[Rows from a 3D modeling dataset]
╭──

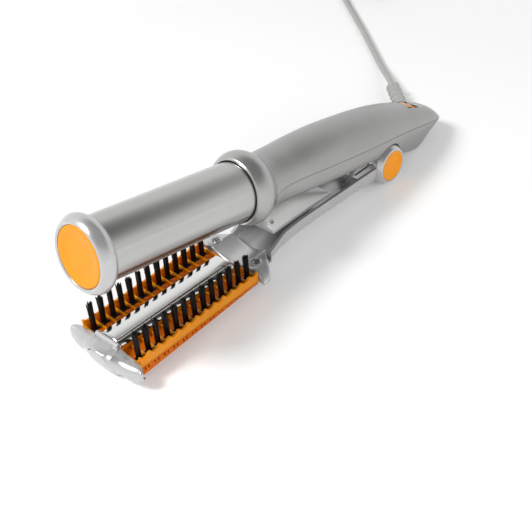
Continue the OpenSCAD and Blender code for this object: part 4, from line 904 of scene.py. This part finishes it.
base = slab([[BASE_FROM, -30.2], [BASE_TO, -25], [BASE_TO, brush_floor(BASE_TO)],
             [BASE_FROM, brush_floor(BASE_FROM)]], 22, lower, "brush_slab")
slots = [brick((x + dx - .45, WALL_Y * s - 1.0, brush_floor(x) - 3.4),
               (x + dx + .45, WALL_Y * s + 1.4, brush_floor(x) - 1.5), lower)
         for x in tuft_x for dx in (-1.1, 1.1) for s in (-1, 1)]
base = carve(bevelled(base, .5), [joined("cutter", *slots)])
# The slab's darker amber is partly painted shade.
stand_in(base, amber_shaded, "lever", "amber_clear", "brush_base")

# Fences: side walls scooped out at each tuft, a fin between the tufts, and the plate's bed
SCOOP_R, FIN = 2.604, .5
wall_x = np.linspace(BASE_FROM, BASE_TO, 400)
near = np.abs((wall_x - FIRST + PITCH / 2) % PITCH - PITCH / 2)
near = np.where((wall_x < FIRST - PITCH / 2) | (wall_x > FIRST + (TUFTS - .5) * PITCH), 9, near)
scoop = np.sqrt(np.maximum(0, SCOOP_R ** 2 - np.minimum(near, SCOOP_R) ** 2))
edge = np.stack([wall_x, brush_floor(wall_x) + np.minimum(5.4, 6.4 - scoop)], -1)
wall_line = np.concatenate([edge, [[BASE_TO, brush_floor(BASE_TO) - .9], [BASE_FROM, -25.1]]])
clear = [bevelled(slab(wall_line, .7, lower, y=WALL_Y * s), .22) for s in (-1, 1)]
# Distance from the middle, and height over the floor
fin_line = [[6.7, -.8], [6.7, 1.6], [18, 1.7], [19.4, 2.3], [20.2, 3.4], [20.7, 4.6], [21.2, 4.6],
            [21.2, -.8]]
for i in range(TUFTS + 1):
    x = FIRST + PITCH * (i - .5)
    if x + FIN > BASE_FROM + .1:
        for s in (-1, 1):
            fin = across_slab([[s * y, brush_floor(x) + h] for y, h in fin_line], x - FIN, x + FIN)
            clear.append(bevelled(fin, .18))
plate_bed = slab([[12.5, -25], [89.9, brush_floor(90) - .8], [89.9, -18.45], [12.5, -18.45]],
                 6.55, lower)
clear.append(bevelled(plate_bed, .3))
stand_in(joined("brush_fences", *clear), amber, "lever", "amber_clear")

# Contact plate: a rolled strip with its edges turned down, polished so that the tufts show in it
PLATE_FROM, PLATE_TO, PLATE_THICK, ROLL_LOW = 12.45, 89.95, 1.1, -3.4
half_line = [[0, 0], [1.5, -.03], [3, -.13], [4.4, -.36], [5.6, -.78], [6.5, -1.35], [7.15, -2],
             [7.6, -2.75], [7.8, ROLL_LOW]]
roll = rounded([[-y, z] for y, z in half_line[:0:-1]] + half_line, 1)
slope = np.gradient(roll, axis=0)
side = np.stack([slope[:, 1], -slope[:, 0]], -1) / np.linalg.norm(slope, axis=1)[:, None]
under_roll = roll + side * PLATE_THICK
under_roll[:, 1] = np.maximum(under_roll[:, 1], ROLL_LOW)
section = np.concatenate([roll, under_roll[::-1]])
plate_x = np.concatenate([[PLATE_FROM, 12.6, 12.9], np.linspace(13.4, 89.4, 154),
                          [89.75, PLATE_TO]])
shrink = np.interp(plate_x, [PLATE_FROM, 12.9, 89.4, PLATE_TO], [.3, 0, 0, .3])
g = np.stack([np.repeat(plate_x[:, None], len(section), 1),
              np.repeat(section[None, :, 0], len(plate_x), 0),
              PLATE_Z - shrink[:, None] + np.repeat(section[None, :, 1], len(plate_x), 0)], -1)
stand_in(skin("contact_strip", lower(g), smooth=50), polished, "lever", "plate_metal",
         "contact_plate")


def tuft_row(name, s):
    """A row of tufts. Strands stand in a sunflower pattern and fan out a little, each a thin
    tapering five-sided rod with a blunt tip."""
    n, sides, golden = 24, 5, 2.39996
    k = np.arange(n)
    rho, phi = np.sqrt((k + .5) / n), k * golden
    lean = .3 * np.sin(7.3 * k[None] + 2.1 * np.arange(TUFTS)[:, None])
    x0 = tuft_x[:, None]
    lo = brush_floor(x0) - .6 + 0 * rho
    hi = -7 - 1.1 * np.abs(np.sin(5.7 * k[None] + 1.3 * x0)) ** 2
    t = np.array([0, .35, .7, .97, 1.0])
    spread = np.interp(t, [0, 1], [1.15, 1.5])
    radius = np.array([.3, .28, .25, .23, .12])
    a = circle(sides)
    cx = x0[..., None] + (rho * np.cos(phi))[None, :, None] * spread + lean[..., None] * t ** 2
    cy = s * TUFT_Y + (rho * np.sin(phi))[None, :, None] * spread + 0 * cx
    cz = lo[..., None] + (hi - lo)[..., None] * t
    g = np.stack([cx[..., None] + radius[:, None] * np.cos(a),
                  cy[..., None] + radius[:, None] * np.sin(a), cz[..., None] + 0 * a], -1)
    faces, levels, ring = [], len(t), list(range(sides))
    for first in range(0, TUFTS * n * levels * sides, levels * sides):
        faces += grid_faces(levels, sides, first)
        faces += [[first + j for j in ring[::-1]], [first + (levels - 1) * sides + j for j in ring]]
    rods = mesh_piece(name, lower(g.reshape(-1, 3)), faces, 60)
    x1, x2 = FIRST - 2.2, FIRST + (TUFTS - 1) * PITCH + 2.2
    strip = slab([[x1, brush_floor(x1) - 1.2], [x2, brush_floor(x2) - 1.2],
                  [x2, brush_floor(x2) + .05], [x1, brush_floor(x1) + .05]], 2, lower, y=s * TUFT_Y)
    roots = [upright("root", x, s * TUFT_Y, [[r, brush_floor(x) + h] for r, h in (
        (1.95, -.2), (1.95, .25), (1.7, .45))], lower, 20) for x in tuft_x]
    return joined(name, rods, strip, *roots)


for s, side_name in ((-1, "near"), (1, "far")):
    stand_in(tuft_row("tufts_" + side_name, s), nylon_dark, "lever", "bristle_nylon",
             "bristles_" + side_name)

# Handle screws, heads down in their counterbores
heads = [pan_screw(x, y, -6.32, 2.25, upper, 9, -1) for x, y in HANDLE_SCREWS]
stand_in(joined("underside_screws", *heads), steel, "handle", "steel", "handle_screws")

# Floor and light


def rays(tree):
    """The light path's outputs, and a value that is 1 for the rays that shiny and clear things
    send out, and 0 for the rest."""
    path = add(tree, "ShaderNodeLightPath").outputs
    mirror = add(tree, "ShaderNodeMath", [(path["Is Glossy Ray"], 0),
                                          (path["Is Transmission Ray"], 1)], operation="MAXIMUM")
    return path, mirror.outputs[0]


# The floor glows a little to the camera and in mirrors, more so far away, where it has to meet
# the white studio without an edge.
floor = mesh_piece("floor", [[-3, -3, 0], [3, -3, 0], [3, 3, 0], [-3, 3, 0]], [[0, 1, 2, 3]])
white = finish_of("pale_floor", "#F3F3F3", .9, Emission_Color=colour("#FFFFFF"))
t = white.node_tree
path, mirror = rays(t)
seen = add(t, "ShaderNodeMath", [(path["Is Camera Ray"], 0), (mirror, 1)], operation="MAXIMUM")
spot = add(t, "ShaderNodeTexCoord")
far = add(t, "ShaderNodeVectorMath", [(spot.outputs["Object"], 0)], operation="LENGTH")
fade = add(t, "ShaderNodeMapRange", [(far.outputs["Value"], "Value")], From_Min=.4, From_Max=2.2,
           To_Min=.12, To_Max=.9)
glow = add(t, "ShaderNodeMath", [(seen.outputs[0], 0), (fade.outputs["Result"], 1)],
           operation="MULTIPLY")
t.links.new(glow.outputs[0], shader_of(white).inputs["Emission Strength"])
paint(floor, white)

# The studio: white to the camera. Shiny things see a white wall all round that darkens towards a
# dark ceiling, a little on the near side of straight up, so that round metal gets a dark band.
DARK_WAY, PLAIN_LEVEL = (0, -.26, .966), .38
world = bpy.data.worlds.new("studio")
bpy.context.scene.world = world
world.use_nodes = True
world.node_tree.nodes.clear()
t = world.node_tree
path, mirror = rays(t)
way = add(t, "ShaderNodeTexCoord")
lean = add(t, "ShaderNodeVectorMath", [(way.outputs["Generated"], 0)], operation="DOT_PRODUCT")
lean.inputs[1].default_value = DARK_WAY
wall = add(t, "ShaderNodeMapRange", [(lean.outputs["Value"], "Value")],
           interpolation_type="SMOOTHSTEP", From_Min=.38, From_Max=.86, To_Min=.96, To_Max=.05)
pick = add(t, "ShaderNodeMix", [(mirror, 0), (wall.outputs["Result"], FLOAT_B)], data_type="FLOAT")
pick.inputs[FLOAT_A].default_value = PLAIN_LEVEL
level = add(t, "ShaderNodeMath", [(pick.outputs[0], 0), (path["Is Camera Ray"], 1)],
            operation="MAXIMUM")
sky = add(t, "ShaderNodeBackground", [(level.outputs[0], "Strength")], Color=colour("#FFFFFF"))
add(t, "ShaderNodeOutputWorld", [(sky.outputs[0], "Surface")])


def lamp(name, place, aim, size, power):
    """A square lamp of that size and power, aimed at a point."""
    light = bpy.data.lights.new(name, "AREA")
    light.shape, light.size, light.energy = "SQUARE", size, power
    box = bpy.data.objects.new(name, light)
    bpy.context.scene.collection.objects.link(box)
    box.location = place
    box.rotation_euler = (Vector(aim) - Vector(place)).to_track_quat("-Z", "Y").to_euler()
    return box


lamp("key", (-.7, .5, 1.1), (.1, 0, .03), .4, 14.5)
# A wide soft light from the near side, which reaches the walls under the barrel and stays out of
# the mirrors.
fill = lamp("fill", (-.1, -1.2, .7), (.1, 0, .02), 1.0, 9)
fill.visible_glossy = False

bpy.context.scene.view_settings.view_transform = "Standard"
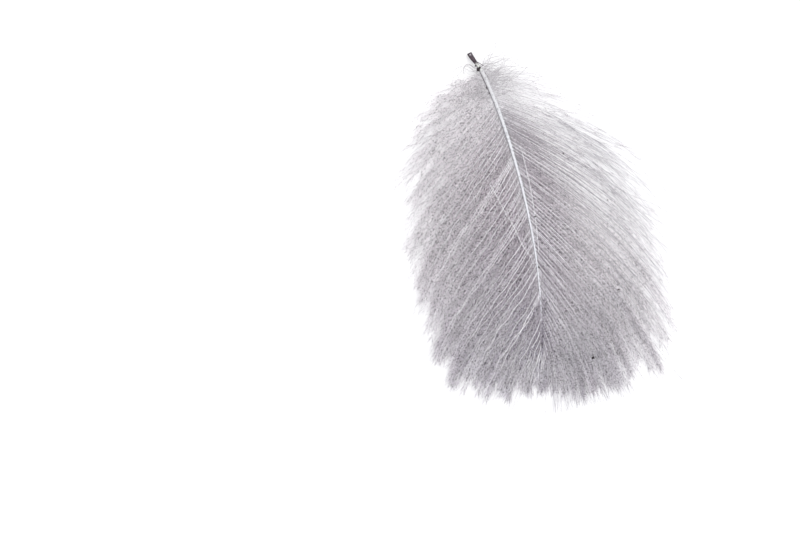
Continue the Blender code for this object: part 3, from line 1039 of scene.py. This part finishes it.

╰──

Challenge:
Report back each line of the entries that holds the string "finishes".

Exercise answer:
Continue the OpenSCAD and Blender code for this object: part 4, from line 904 of scene.py. This part finishes it.
Continue the Blender code for this object: part 3, from line 1039 of scene.py. This part finishes it.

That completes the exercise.